Top-N Queries: Finding the highest or lowest values efficiently:
// Top 5 highest-paid employees per department
val topEarners = employeesExtended
.withColumn("rank", row_number().over(
Window.partitionBy("department").orderBy(col("salary").desc)
))
.filter(col("rank") <= 5)
.drop("rank")
.orderBy(col("department"), col("salary").desc)
topEarners.show()
Preparing Sorted Output Files: Writing data that downstream systems expect in sorted order:
// Write sorted parquet files, partitioned by date
salesData
.repartition(col("sale_date"))
.sortWithinPartitions(col("timestamp").asc)
.write
.partitionBy("sale_date")
.parquet("/output/sales")
Deduplication with Ordering: Keeping the most recent record per key:
val latestRecords = events
.withColumn("row_num", row_number().over(
Window.partitionBy("user_id").orderBy(col("event_time").desc)
))
.filter(col("row_num") === 1)
.drop("row_num")
Complete Pipeline Example:
val salesReport = rawSales
.filter(col("sale_date").between("2024-01-01", "2024-12-31"))

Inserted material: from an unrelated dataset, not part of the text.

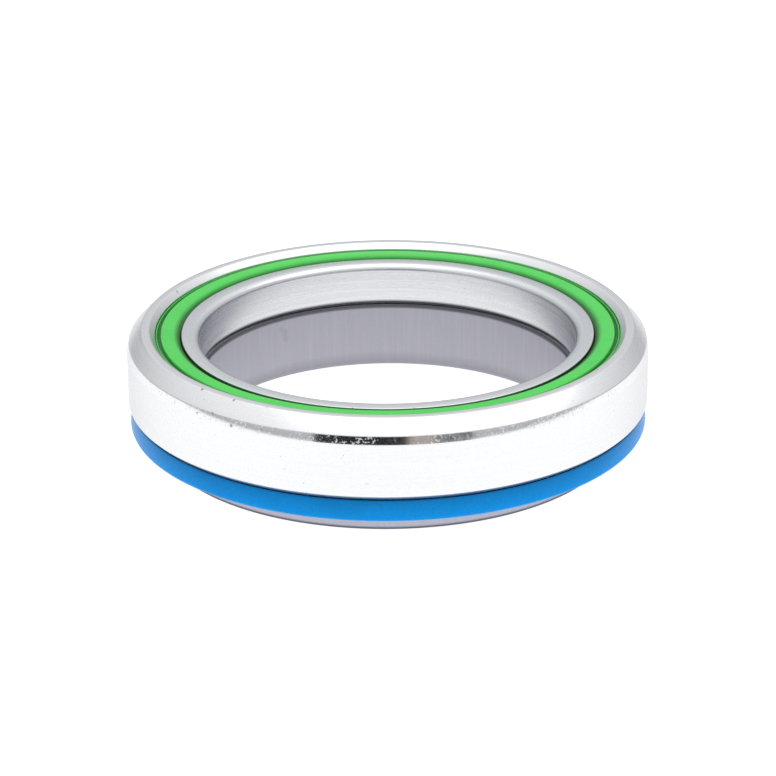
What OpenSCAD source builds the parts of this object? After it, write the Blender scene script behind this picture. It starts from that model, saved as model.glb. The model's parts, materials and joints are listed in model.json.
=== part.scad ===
// Lower bearing assembly of a 1-1/8 inch bicycle headset.
// A sealed 45/45 degree angular contact bearing sits on the cone of its crown race.
// Z is the steering axis, up the head tube. The race's foot stands on z = 0.

/* [Bearing] */
// Bore of the bearing's inner ring
bearing_bore = 30.15; // [27:0.05:46]
// Wall behind the raceway's groove in each ring, so that the bearing is 41.8 wide
groove_wall = 1.2615; // [1.2:0.0005:1.6]
// Height of the bearing, from the inner ring's underside to the outer ring's top
bearing_h = 6.5; // [6:0.1:8]
// How far the outer ring's underside lies above the inner ring's underside
foot_lift = 0.1; // [0:0.02:0.2]
// Height of the narrow band between the straight wall and the 45 degree seat
band_h = 0.68; // [0.4:0.02:0.9]
// Width of the 45 degree seat on the outer ring's top edge, measured along the radius
seat_w = 1.05; // [0.8:0.05:1.2]
// How far the narrow band leans in from the straight wall
band_in = 0.16; // [0.05:0.01:0.3]
// Width of the flat top of the outer ring
top_land_w = 0.64; // [0.5:0.02:0.8]
// Width of the slope from the flat top in and down to the upper seal
lip_slope_w = 0.45; // [0.2:0.05:0.5]
// Bevel on the outer ring's lower edge
foot_bevel = 0.5; // [0.2:0.05:0.7]
// How far the inner ring's top lies below the outer ring's top
top_step = 0.6; // [0.4:0.05:0.7]
// Wall of the inner ring above the balls
inner_wall = 1.43; // [1.35:0.01:1.5]
// Height of the inner ring's 45 degree cone, from the ring's underside to the bore
cone_h = 2.6; // [2.3:0.1:2.8]
// Radius that rounds the upper edge of the inner ring's bore
bore_round = 0.55; // [0.3:0.05:0.7]

/* [Balls and cage] */
// Diameter of a ball
ball_d = 3.175; // [3:0.025:3.3]
// Number of balls
ball_count = 24; // [18:1:24]
// How far the ball centres lie below the middle of the bearing's height
ball_drop = 0.15; // [0.1:0.05:0.25]
// Radius of a raceway's groove, as a share of the ball's diameter
groove_share = 0.52; // [0.515:0.005:0.53]
// Room between a ball and its pocket in the cage
pocket_play = 0.1; // [0.05:0.01:0.15]
// Thickness of the cage's ring over the top of a pocket
cage_roof = 0.15; // [0.1:0.01:0.2]
// Room between the cage's ring and the bearing's rings
cage_play = 0.25; // [0.2:0.01:0.3]
// How far the cage's horns reach below the ball centres, as a share of the ball's radius
horn_reach = 0.7; // [0.6:0.05:0.8]
// Width of the slot between two snap horns of the cage
horn_slot = 0.9; // [0.6:0.1:1.1]

/* [Upper seal] */
// How far the seal's flat face lies below the outer ring's top
seal_drop = 0.46; // [0.3:0.02:0.5]
// Width of the seal's flat face
seal_flat_w = 0.95; // [0.7:0.05:1.1]
// Depth of the channel round the flat face
seal_channel_depth = 0.26; // [0.1:0.02:0.35]
// Gap between the seal's lip and the inner ring
lip_gap = 0.1; // [0.06:0.01:0.15]
// Depth of the groove that the seal's bead snaps into
bead_depth = 0.35; // [0.2:0.05:0.4]

/* [Crown race] */
// How far the race's bore, pressed on the fork's 30 mm seat, lies inside the bearing's bore
race_bore_in = 0.175; // [0:0.005:0.3]
// Height of the race
race_h = 5.45; // [5:0.05:6]
// How far the race's flange, which carries the seal, lies inside the bearing's wall
flange_in = 1.6; // [1.2:0.05:1.8]
// How far the race's foot lies inside the bearing's wall
foot_in = 2.5; // [1.8:0.05:2.8]
// Width of the flange's upper face, outside the shelf under the bearing
flange_w = 1; // [0.7:0.05:1.1]
// How far the flange's upper face lies below the inner ring's underside
flange_drop = 1.4; // [1.2:0.05:1.6]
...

.groupBy("region", "product_category")
.agg(
sum("amount").as("total_sales"),
count("*").as("transaction_count")
)
.orderBy(col("region").asc, col("total_sales").desc_nulls_last)
.limit(100)
salesReport.show()
Sorting in Spark is straightforward once you understand the APIs and their performance implications. Use orderBy for readability, be explicit about null handling, and reach for sortWithinPartitions when global ordering isn’t required. Your cluster will thank you.